Au fond, c’était bien là tout ce qu’ils avaient espéré, sinon tout ce que certains d’entre eux auraient souhaité comme résultat de la prise d’armes. Exaspérés par la longue série d’illégalités commises par les adhérents de l’oligarchie, il est certain que les patriotes désiraient l’indépendance du Canada ; mais bon nombre d’entre eux ne se faisaient guère d’illusions sur la possibilité de se débarrasser de la tutelle britannique si maladroitement représentée par la clique des francophobes.

Pour avoir osé entreprendre une lutte constitutionnelle en faveur des droits du peuple, les chefs du mouvement démocratique étaient accusés de sédition par une bande d’énergumènes qui n’avaient jamais hésité à troubler la paix publique chaque fois qu’ils s’étaient crus les plus forts.

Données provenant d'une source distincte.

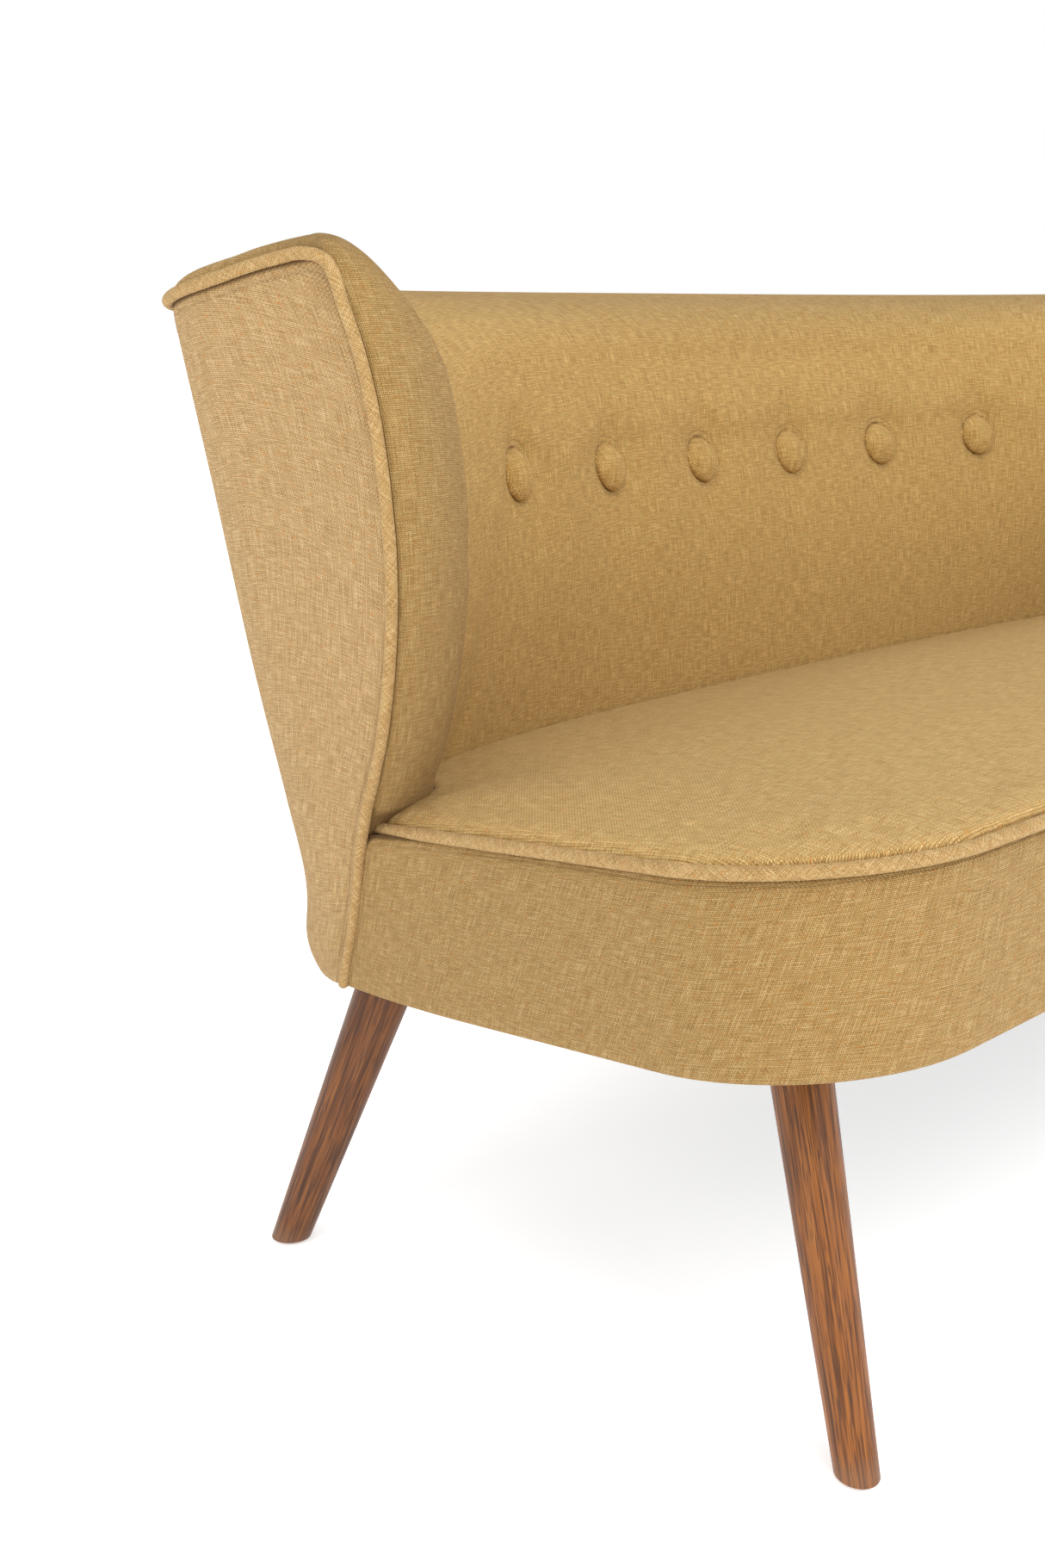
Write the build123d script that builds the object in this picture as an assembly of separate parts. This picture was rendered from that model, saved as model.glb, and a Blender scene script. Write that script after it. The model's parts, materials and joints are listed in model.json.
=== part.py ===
from build123d import *
import os
from math import cos, radians, tan

# Two-seat cocktail sofa with a wrap-around buttoned back and four splayed legs.
# Millimetres, +Z up, the sofa faces -Y, +X is to the right of a person looking at it.
# The model is drawn about the sofa's middle plane X = 0 and is moved at the end so that
# its origin is the bottom centre of its bounding box.

# ---- driving dimensions -------------------------------------------------------------
TILT = 7.4                # degrees the whole seat base leans back
SLOPE = tan(radians(TILT))
BASE_LOW = 249            # height of the apron's lower edge where y = 0
BASE_HIGH = 380           # height of the seat piping where y = 0
SEAT_CROWN = 24           # rise of the seat pad above its piping

SEAT_SIDE = 735           # half width of the seat where the wings start
SEAT_FRONT = -308         # y of the straight front of the apron
SEAT_LEAN = 0.05          # how much the seat widens per millimetre towards the front
SEAT_CORNER = 130         # radius of the two front corners
WING_START = 98           # y where the seat's side meets the wing

# outer surface of the back shell: sizes carried down to the floor, and lean per millimetre
SHELL_SIDE = 661          # half width at the sides
SIDE_LEAN = 0.242
SHELL_REAR = 293          # y of the rear
REAR_LEAN = 0.21
REAR_PULL = 404           # half width between the control points that round the rear corners
PULL_LEAN = 0.0705
SIDE_FROM = 150           # y where the side is widest
SIDE_BEND = 135           # reach of its control point towards the rear
# inner surface: the wing's rounded nose, then the padded face
WING_THICK = 100          # thickness of a wing across its front face
NOSE_DEPTH = 47           # its inner corner lies this far behind the front edge
NOSE_BULGE = 12
FACE_BEND = 70            # reach of the control point where the padded face begins
FACE_PULL = 384           # half width between its outer control points, carried to the floor
FACE_LEAN = 0.1
CREST = [(-60, 768), (50, 766), (200, 742), (330, 734), (520, 731)]   # (y, z) of the top edge
# height, x and y of the left wing's front edge
WING_EDGE = [
    (195, -713, 180), (300, -735, 128), (367, -749, 100), (450, -769, 52),
    (600, -800, 7), (700, -814, 16), (800, -827, 66),
]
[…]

On s’était bien gardé de sévir contre les membres du Doric Club qui, les premiers, sans la moindre provocation, avaient eu recours à la violence ; mais, du moment que les chefs des patriotes avaient l’audace de suggérer des moyens constitutionnels d’obtenir les libertés dont les francophobes jouissent et dont ils abusent maintenant, libertés que nous devons à l’insurrection, il fallait s’emparer de ces chefs et les mettre à mort pour leur apprendre à vivre. Les combattants de Saint-Denis ne l’entendaient pas de cette oreille-là, et ils venaient de prouver aux suppôts de la tyrannie qu’ils n’étaient pas de leur bord.

Hélas ! cette victoire du droit fut suivie de bien tristes lendemains. Peu de temps après, les patriotes étaient écrasés à Saint-Charles, où ils succombaient en héros, comme devaient succomber les héroïques compagnons du brave Chénier.